Task description: From the listing that follows, extract every line and set it down unaltered.
-- Information provided start --
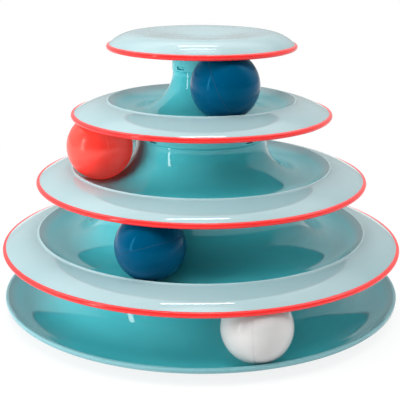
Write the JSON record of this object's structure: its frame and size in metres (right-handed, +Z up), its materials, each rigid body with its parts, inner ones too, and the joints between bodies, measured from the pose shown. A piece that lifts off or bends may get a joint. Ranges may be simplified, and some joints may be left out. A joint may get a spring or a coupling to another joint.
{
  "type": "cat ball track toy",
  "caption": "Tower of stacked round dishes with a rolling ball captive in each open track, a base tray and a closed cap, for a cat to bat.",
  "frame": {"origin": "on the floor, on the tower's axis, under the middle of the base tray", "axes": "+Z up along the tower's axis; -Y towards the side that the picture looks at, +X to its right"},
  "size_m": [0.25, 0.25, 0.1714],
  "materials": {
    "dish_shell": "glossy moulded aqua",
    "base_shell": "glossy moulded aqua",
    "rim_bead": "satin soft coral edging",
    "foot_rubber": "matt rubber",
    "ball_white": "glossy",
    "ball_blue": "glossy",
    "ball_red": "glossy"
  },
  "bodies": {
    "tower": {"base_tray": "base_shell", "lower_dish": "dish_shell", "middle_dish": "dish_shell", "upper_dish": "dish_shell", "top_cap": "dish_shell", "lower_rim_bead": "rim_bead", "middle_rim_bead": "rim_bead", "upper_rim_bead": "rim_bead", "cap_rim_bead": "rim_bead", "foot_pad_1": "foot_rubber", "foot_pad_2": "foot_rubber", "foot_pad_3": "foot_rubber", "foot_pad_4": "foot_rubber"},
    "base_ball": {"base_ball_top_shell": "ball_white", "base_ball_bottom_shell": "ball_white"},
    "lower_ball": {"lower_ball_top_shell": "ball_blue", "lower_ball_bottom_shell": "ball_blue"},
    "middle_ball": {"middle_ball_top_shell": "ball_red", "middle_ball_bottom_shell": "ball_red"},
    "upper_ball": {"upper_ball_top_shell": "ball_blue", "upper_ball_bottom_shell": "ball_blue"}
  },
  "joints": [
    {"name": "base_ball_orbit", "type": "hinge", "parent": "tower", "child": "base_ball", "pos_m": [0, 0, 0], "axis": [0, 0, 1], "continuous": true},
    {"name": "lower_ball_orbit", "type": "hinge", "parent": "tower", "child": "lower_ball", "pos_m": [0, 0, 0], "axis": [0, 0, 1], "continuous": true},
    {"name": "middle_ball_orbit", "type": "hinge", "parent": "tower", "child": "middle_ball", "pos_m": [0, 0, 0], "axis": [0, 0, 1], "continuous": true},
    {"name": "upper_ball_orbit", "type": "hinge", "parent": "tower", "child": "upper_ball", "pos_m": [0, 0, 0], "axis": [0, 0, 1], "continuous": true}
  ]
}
-- Information provided end --
Exercise answer:
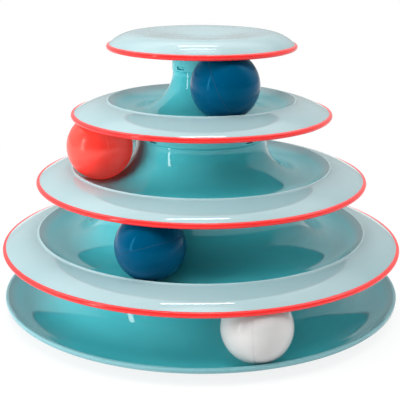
Write the JSON record of this object's structure: its frame and size in metres (right-handed, +Z up), its materials, each rigid body with its parts, inner ones too, and the joints between bodies, measured from the pose shown. A piece that lifts off or bends may get a joint. Ranges may be simplified, and some joints may be left out. A joint may get a spring or a coupling to another joint.
{
  "type": "cat ball track toy",
  "caption": "Tower of stacked round dishes with a rolling ball captive in each open track, a base tray and a closed cap, for a cat to bat.",
  "frame": {"origin": "on the floor, on the tower's axis, under the middle of the base tray", "axes": "+Z up along the tower's axis; -Y towards the side that the picture looks at, +X to its right"},
  "size_m": [0.25, 0.25, 0.1714],
  "materials": {
    "dish_shell": "glossy moulded aqua",
    "base_shell": "glossy moulded aqua",
    "rim_bead": "satin soft coral edging",
    "foot_rubber": "matt rubber",
    "ball_white": "glossy",
    "ball_blue": "glossy",
    "ball_red": "glossy"
  },
  "bodies": {
    "tower": {"base_tray": "base_shell", "lower_dish": "dish_shell", "middle_dish": "dish_shell", "upper_dish": "dish_shell", "top_cap": "dish_shell", "lower_rim_bead": "rim_bead", "middle_rim_bead": "rim_bead", "upper_rim_bead": "rim_bead", "cap_rim_bead": "rim_bead", "foot_pad_1": "foot_rubber", "foot_pad_2": "foot_rubber", "foot_pad_3": "foot_rubber", "foot_pad_4": "foot_rubber"},
    "base_ball": {"base_ball_top_shell": "ball_white", "base_ball_bottom_shell": "ball_white"},
    "lower_ball": {"lower_ball_top_shell": "ball_blue", "lower_ball_bottom_shell": "ball_blue"},
    "middle_ball": {"middle_ball_top_shell": "ball_red", "middle_ball_bottom_shell": "ball_red"},
    "upper_ball": {"upper_ball_top_shell": "ball_blue", "upper_ball_bottom_shell": "ball_blue"}
  },
  "joints": [
    {"name": "base_ball_orbit", "type": "hinge", "parent": "tower", "child": "base_ball", "pos_m": [0, 0, 0], "axis": [0, 0, 1], "continuous": true},
    {"name": "lower_ball_orbit", "type": "hinge", "parent": "tower", "child": "lower_ball", "pos_m": [0, 0, 0], "axis": [0, 0, 1], "continuous": true},
    {"name": "middle_ball_orbit", "type": "hinge", "parent": "tower", "child": "middle_ball", "pos_m": [0, 0, 0], "axis": [0, 0, 1], "continuous": true},
    {"name": "upper_ball_orbit", "type": "hinge", "parent": "tower", "child": "upper_ball", "pos_m": [0, 0, 0], "axis": [0, 0, 1], "continuous": true}
  ]
}